While AMC Games isn’t necessarily looking for a specific type of games anymore, there’s a certain cartoony feel to most of its projects so far. We ask Ferrari whether that’s intentional.

“Lucky Tower Ultimate and It’s a Wrap are both hand-drawn, cartoony, 2D games, and so I think it’s a totally reasonable conclusion to come to. I would say probably the reason that I signed two games like that is that, while it’s an art style that deeply appeals to some people, it is not as mass marketable as [your] regular roguelike game.

“And so I would assume that those games got overlooked by some bigger publishers who are like, ‘This doesn’t look like what the common consumer expects.’ It was happenstance that I signed two cartoon games. But yes, even though we moved away from saying we’re doing first-person narrative experiences, all of the games that I work on are more narrative than other games in their genre.”

Lucky Tower Ultimate is due to release next year and, as the name suggests, is a revival of the beloved Flash game from 2010. The fully voiced title is being made by Studio Seufz, the developer behind one of the most bizarre and unique indie titles ever made, The Longing (for those unfamiliar with the point-and-click: it is played across 400 real-life days).

“This will be the first game that I’ve worked on that is a sequel or inside of a franchise, and I actually can’t think of a premium PC indie game I’ve played that was based on a Flash game,” Ferrari says. “Obviously, there are a lot of foundational indie game developers who worked in Flash – Finji, Vlambeer. If you think about those super influential indies who give keynotes at every single festival, they all started in Flash.

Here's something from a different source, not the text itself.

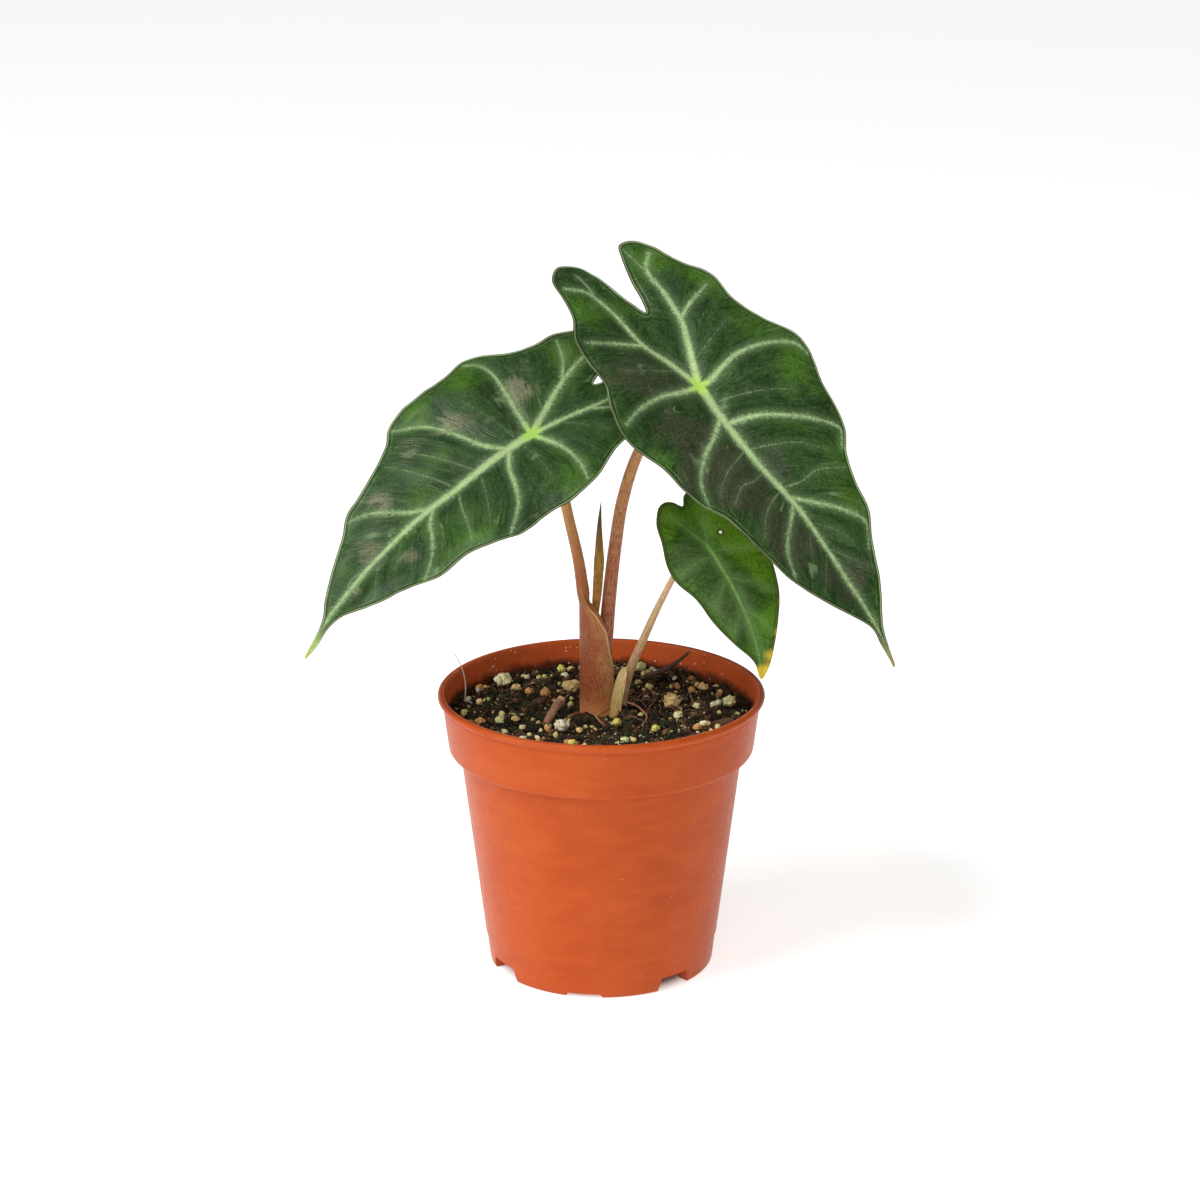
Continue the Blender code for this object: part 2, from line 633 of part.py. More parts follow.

“One of the special things about Studio Seufz is that when Adam Atomic [Adam Saltsman, Finji co-founder] and Vlambeer [founded by Rami Ismail and Jan Willem Nijman] were in their mid-20s, Anselm [Pyta] and Benedikt [Hummel, both co-founders of Studio Seufz] were 14. And so, this is this weird wave of kids, literal kids, who are making Flash games kind of at the end of Flash’s life cycle, and so they bring a weird new energy to indie game development. And you see that in The Longing.”

With Netflix slowly becoming a bigger player in the games ecosystem, we ask Ferrari whether AMC is imagining similar directions for its games branch, where the TV services are more linked to the interactive media it distributes.

“Since I’m the only person who works full-time on [indie titles] at AMC [Games], I can’t tell you what ambitions the tech higher-ups might have, just because I wouldn’t know. For me, I think you need to do everything appropriate to the scale of your operations. I mean, Netflix has hired, what? 700 or 800 games professionals now, to build what they want? Amazon hired thousands of people to do the MMO thing…

“So, I think the vision of being able to stream video games on your TV is something that would appeal to me as a consumer. As the professional that I am right now, I just want to support games that are good that I think I can help.”

Being on his own has meant moving around a lot in terms of where AMC Games sits within the wider company because “nobody knows what to do with a single person department,” Ferrari says. He started as part of the digital media content team and then got moved to the commercial revenue team.

“Which basically means ad sales,” he says. “And weirdly, the ad sales team has been more supportive probably than the tech evangelism team was, just in that they understand that we’re trying to operate a responsible business in a specific way.”

He continues: “The support from AMC is nice. We have really robust legal support that I think most indie games of the size that we work on [can benefit from]. A lot of our games, because they’re cartoony, have parody elements in them, so it’s nice to have TV lawyers who can call South Park’s lawyer, and be like, ‘Hey, can you advise us on parody and how to do it properly?’ And we have a risk management team. That’s kind of boring, but making sure everybody has insurance is important!”

That also means benefitting from things like AMC’s DEI team, he continues, which came in handy when working on the Fabulous Fear Machine, which is a game about urban legends and scary stories, with many urban legends initially relying on sexist or racist tropes.

“A lot of them are about chasing women down and that kind of stuff, or a woman opens the door and a bad guy gets her,” Ferrari points out. “So, we actually went to the same DEI team who advises on the TV shows, and we showed them all of the art and all of the stories we were telling in that game, and we were like, ‘Hey, could you tell us what we could do to either soften some of those problematic aspects, or how could we twist them to bring them more into a more contemporary discussion or zeitgeist?'”

Looking ahead, Ferrari is looking forward to being able to provide more and more support to the indies he signs, with things such as localisation, QA, and community management.

“So, essentially, every single project that I do, I build out a new competency and do a new thing,” he says. “My personal dream is just, for Lucky Tower, being able to find the important new aspect of marketing games that they need help with, and then being able to provide it for them. The only console that I’ve ever worked on is the Switch, so it’d be really cool to have a game on PlayStation or Xbox, or maybe Netflix someday. That would be a dream for me.

“There are these stand-out hits that kind of dominate the indie landscape [any given] year, because people can only play two to ten games a year, if you’re a normal person who doesn’t work in games all day. And so, I do wish it were easier for people who have super interesting games to get attention on big game platforms. They win awards and stuff at these smaller, regional events, and then they come out, and nobody ever hears about the game. And so, yes, my dream for indie games is that those games sell well enough for their developers to make another game afterward. I want more people to be successful because people make really cool stuff, and they should be successful.”